I'm so happy with my MES, the only piece I still use of the Bradley is the smoke generator, moded  it in an external box . As far as I'm concerned  I have the best of both worlds with the MES and the bradley smoke generator. The Bradley is cheaper made but it is what it is.


----------



## dward51

Ahhhh.....

One post a month ago to flame a product and narry a peep since.  Classy for sure.

(check his profile for "all posts", nothing posted anywhere else since this pot shot at Bradley).


----------



## BGKYSmoker

Yeah how bout it

Bad mouth the smoker without contacting Bradley who has very good customer support.

I seen a post like this on the Bradley forum and deleted it.

I have 4 Bradleys, 0 problems.


----------



## bakedbean1970

I owned a bradley for a few years.  Had a smoke generator go bad.  I contacted bradley and they immediately shipped me a replacement from canada.  No questions asked and told me to just keep the old one a try to fix it if i want.

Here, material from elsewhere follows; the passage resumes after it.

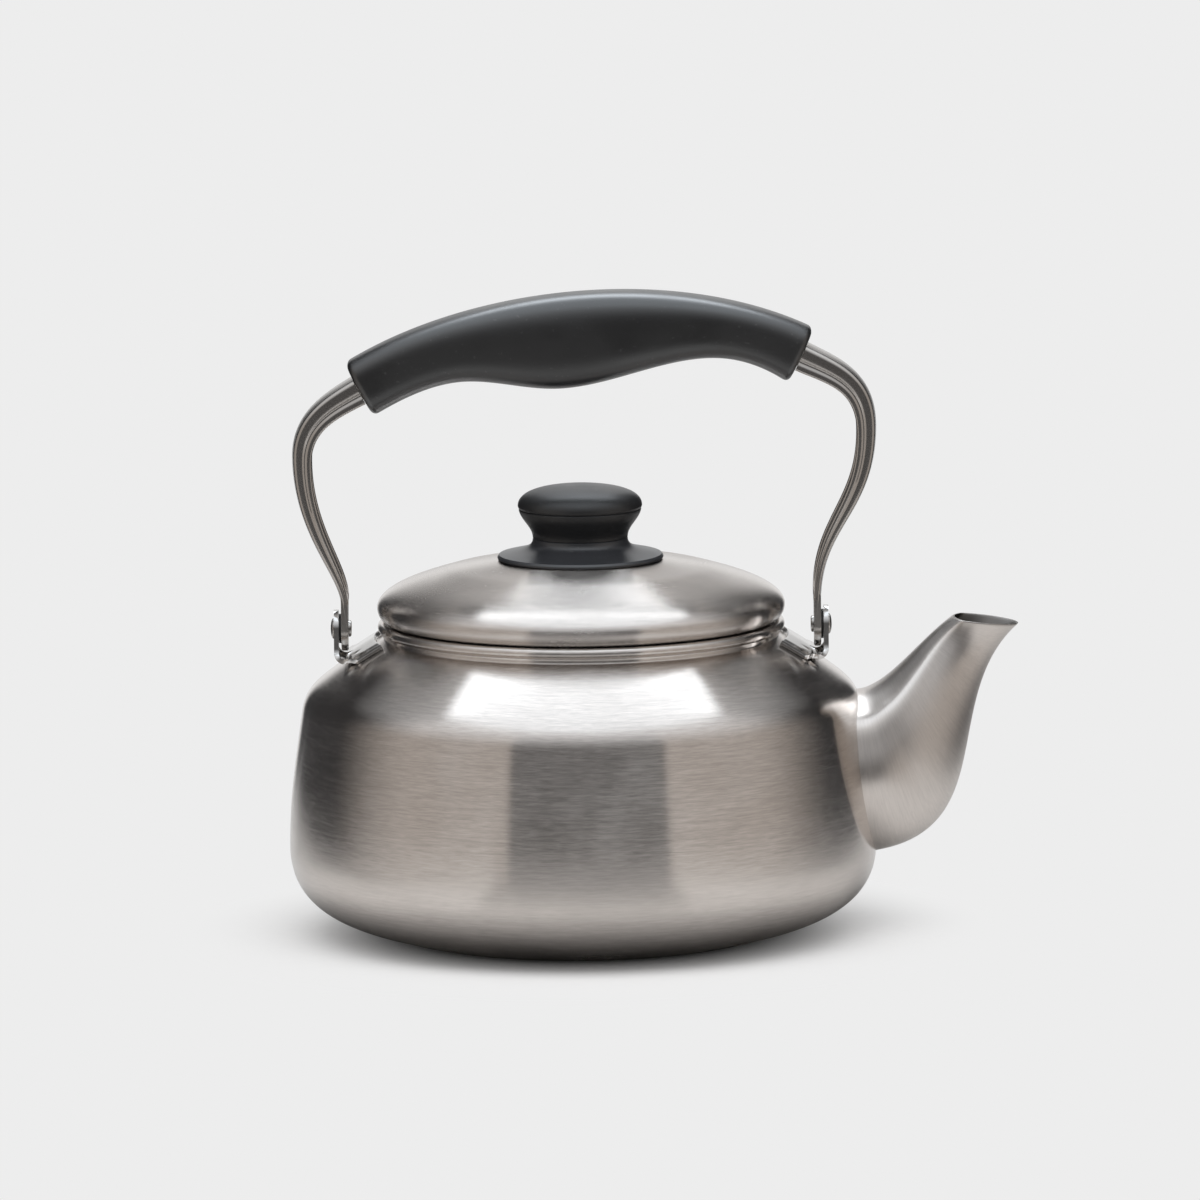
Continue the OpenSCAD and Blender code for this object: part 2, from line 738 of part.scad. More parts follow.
// Distance from the flange's edge to the edge of the flat seat
seat_inset = 1.3;
dome_edge = [dome_d / 2, lid_low + dome_edge_h];
dome_lean = asin(dome_edge[0] / dome_r);
dome_pole = dome_edge[1] + dome_r * (1 - cos(dome_lean));
function dome_height(r) = dome_pole - dome_r * (1 - cos(asin(r / dome_r)));
seat_r = flange_d / 2 - seat_inset;
seat_z = dome_height(seat_r);
screw_hole_r = knob_screw_d / 2 + knob_screw_gap;
lid_curl = [lid_r - curl_in, lid_low];
lid_side = [lid_r, lid_low + lid_roll_h];
lid_line = concat(
    [lid_curl],
    curve([lid_curl, lid_curl + [curl_turn_out, curl_turn_up], lid_side - [0, curl_pull], lid_side],
        curl_steps),
    curve(joined(lid_side, 90, side_pull, dome_edge, 180 - dome_lean, dome_pull)),
    [for (i = [1:dome_steps])
        let (r = dome_edge[0] + (seat_r - dome_edge[0]) * i / dome_steps)
        [r, dome_height(r)]],
    [[screw_hole_r, seat_z]]
);
lid_inner = inset(lid_line, lid_wall);
seat_under = seat_z - lid_wall;

module lid_shell() {
    color(steel)
    rotate_extrude($fn = round_fn)
    polygon(concat(lid_line, reversed(lid_inner)));
}

// Turned-in edge at the skirt's foot
skirt_turn = 1;

module lid_skirt() {
    skirt_r = neck_r - body_wall - skirt_clear;
    // The skirt is welded to the inside of the dome
    inner_edge = lookup(skirt_r - lid_r, [for (p = lid_inner) if (p[1] > lid_side[1]) [p[0] - lid_r, p[1]]]);
    low = rim_z - skirt_depth;
    top = inner_edge - lid_gap / 2;
    color(steel)
    rotate_extrude($fn = round_fn)
    polygon([
        [skirt_r - skirt_turn, low], [skirt_r, low + skirt_turn], [skirt_r, top],
        [skirt_r - skirt_wall, top], [skirt_r - skirt_wall, low + skirt_turn],
        [skirt_r - skirt_turn - skirt_wall, low]
    ]);
}

// Knob: a flared base, a tapered body and a domed cap, stacked on the lid's seat
waist_r = waist_d / 2;
knob_r = knob_d / 2;
waist_z = seat_z + knob_base_h;
cap_z = waist_z + knob_body_h;
// Rounding of the flange's edge, and the flare from it up to the waist
flange_round = 0.6;
flange_crown = 0.4;
flare_in = 8;
flare_rise = 1.8;
waist_pull = 3.4;
// The body's flare below the cap, the step of the joint, and the curves of the cap
body_pull = 3.6;
body_flare = 0.6;
joint_step = 0.3;
cap_edge_h = 1;
cap_side_pull = 6;
cap_pole_pull = 9;
cap_dome_steps = 10;

module knob_base() {
    rim = [flange_d / 2 - flange_round, seat_z + flange_edge + flange_crown];
    color(black)
    rotate_extrude($fn = round_fn)
    polygon(concat(
        [[screw_hole_r, seat_z], [flange_d / 2, seat_z], [flange_d / 2, seat_z + flange_edge], rim],
        curve([rim, rim + [-flare_in, flare_rise], [waist_r, waist_z - waist_pull], [waist_r, waist_z]]),
        [[screw_hole_r, waist_z]]
    ));
}

module knob_body() {
    edge = [knob_r - joint_step, cap_z];
    pocket_r = insert_d / 2 + knob_gap;
    spigot_r = spigot_d / 2 + knob_gap;
    spigot_z = cap_z - spigot_h - knob_gap;
    insert_z = waist_z + insert_len + knob_gap;
    color(black)
    rotate_extrude($fn = round_fn)
    polygon(concat(
        [[pocket_r, waist_z], [waist_r, waist_z]],
        curve([[waist_r, waist_z], [waist_r, waist_z + body_pull], edge - [body_flare, body_pull], edge]),
        [[spigot_r, cap_z], [spigot_r, spigot_z], [0, spigot_z], [0, insert_z], [pocket_r, insert_z]]
    ));
}

module knob_cap() {
    edge = [knob_r - joint_step, cap_z];
    widest = [knob_r, cap_z + cap_edge_h];
    pole = [0, cap_z + knob_cap_h];
    color(black)
    rotate_extrude($fn = round_fn)
    polygon(concat(
        [[0, cap_z - spigot_h], [spigot_d / 2, cap_z - spigot_h], [spigot_d / 2, cap_z], edge, widest],
        curve([widest, widest + [0, cap_side_pull], pole + [cap_pole_pull, 0], pole], cap_dome_steps)
    ));
}

module knob_insert() {
    color(brass)
    translate([0, 0, waist_z])
    difference() {
        cylinder(d = insert_d, h = insert_len, $fn = round_fn);
        translate([0, 0, -past])
        cylinder(r = knob_screw_d / 2 + knob_gap, h = insert_len + 2 * past, $fn = round_fn);
    }
}

module knob_washer() {
    color(polished)
    translate([0, 0, seat_under - knob_washer_t])
    difference() {
        cylinder(d = knob_washer_d, h = knob_washer_t, $fn = round_fn);
        translate([0, 0, -past])
        cylinder(r = screw_hole_r, h = knob_washer_t + 2 * past, $fn = round_fn);
    }
}

knob_head_chamfer = 1;
tip_chamfer = 0.6;

module knob_screw() {
    head_top = seat_under - knob_washer_t;
    tip = waist_z + insert_len - knob_gap;
    color(polished)
    rotate_extrude($fn = round_fn)
    polygon([
        [0, head_top - knob_head_h], [knob_head_d / 2 - knob_head_chamfer, head_top - knob_head_h],
        [knob_head_d / 2, head_top - knob_head_h + knob_head_chamfer], [knob_head_d / 2, head_top],
        [knob_screw_d / 2, head_top], [knob_screw_d / 2, tip - tip_chamfer],
        [knob_screw_d / 2 - tip_chamfer, tip], [0, tip]
    ]);
}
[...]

Aaa service.


----------



## bamajon

Glad to see this was a bad post. I just won one at the NWFL gathering and was quite excited.  The only problem I'm having is finding the dang bisquettes


----------



## bakedbean1970

Cabelas, bass pro, and ace hardware usually carry them.


----------



## michief

I get mine online from Amazon or yardandpool.com which has the best prices when they are in stock. I have found that stores stop ordering them in the fall and don't get them back in until grilling season gets underway. Best to stock up before fall if you smoke through the winter like I do.


----------



## bamajon

Thanks guys.


----------



## scottybbq

I just recently bought a Bradley digital and I'm looking forward to using it, hoping I don't have problems. But for the most part the majority of the reviews have been really good. But as with everything I'm sure there are a few lemons out there.


----------



## yngve

I am very pleased with my Bradley smoker. However, it is advaisable to drill a hole and introduce a meat thermometer in the smoker to make sure the temperature is correct. For those who is keen on saving money on the pellets, just take a branch of desired wood and cut discs to the size of the pellets. Make sure they are dry, otherwise you will just get steam for a period before they will produce any smoke. It is the same with the pellets, keep them in a very dry place.

Yngve Strom

Sweden


----------



## akronohio

I purchased a Bradley (4)rack one - about two months ago - and write up is completely different than

what I have experienced -  It's prefect !  I have smoked ribs, chicken, salmon and a turkey breast -

no issues - you should have them replace it -


----------



## steveinthespgs

Had mine for 4 plus years and it works great

Steveinthesprings
Colorado Springs, CO


----------



## shorte2326

Have had a Bradley Smoke Generator for about 4 yrs. now, No complaint works great. I love that I can load it and forget it.


----------



## yngve

I am very pleased with my Bradley smoker. However, it is advaisable to drill a hole and introduce a meat thermometer in the smoker to make sure the temperature is correct. For those who is keen on saving money on the pellets, just take a branch of desired wood and cut discs to the size of the pellets. Make sure they are dry, otherwise you will just get steam for a period before they will produce any smoke. It is the same with the pellets, keep them in a very dry place.

Yngve Strom

Sweden


----------



## bigdaddyjsb

Hi All,

I am hoping someone can help... I've just used my Bradley 4 rack digital smoker for the first time.  I am using the Hickory wood and after two hours of operation I notice that it hasn't "smoked" any of the wood.  The wood chips are just pushed into the bowl... the heat is working fine, but the smoke does not work at all.  I have set the correct settings for Oven Temp and Smoke Temp... does anyone know what I can do to possible fix this?

Very disappointing...


----------



## old sarge

Here is a link to the Bradley posts on this forum.  Hopefully you can find some help here.  Otherwise, call customer service.  Best of luck to you.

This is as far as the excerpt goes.